ASD guidance states that organisations should stop using traditional encryption (such as RSA and ECC) by 2030 as part of Australia’s post-quantum cryptography (PQC) roadmap. Importantly, this does not make existing cybersecurity frameworks obsolete. The NIST Cybersecurity Framework - along with the ASD Information Security Manual - still applies. What must evolve are the controls, particularly the cryptographic standards and transition planning.


In light of this, here are five things every organisation should do now -


1. Identify long-lived sensitive data

Some information must remain confidential for many years - legal records, intellectual property, archived communications, and customer data. Adversaries may already be capturing encrypted data today so they can decrypt it later when quantum capability arrives (“harvest now, decrypt later”). Understanding where this long-life data lives is the first step.

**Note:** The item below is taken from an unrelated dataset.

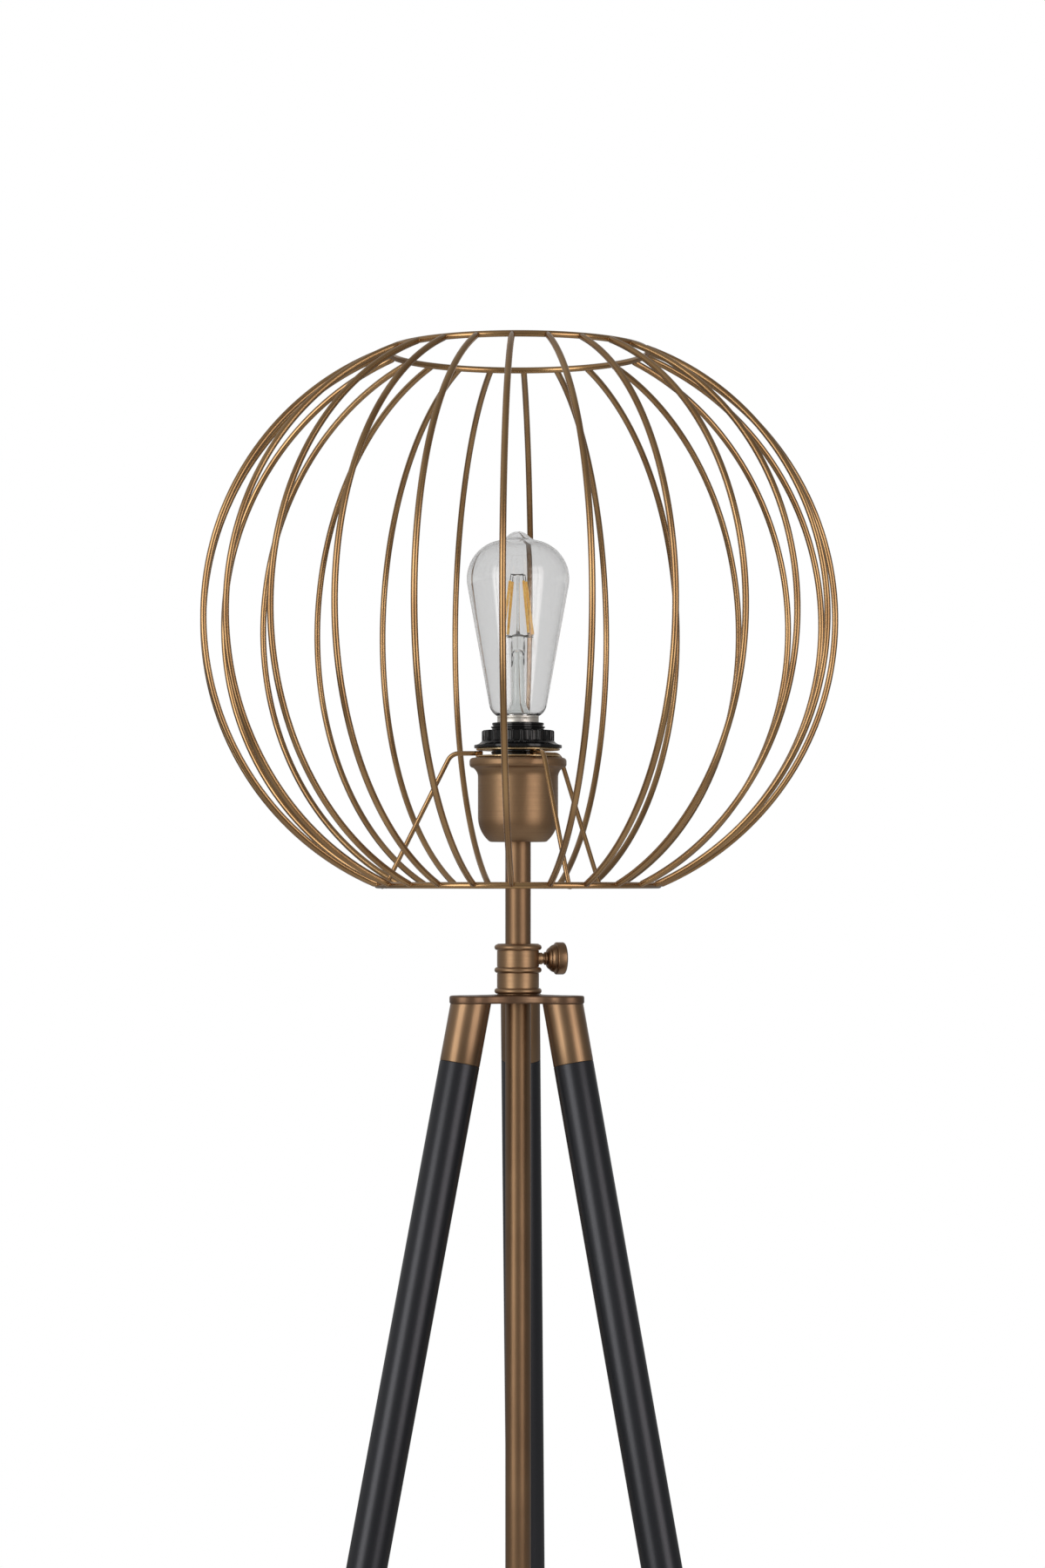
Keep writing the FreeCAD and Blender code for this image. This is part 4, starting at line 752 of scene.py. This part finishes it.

2. Design for crypto-agility

Systems should be built so encryption methods can be updated without major redesign. This flexibility will help organisations shift to post-quantum algorithms smoothly once they are fully adopted. Avoid locking yourself into today’s cryptographic tools for the next decade.


3. Assess suppliers and partners

Your security is influenced by your supply chain. Cloud platforms, software providers, and hardware vendors should all have post-quantum migration plans. Organisations may need to include PQC timelines and readiness obligations in contracts.


4. Update your controls, not your whole framework

The NIST framework and ASD ISM remain the right guides for managing cyber risk. The strategy doesn’t change - but the controls do. This includes updating algorithm choices, phasing out old cryptography, and validating new post-quantum tools. ASD guidance already outlines the 2030 shift organisations must prepare for.


5. Run practical rehearsal exercises

Transitioning to PQC is a multi-year programme. Organisations should run tabletop exercises to test migration steps, fallback options, and operational implications. This builds capability and confidence long before formal changes are required.


Why must boards act now?


Directors cannot afford to wait until quantum computers are mainstream. The AICD and ASD emphasise that boards must understand quantum risk, oversee transition planning, and ensure adequate investment.


With the 2030 deadline approaching, post-quantum cryptography should already be part of board-level cyber discussions. Investing in education and planning today protects long-term organisational resilience.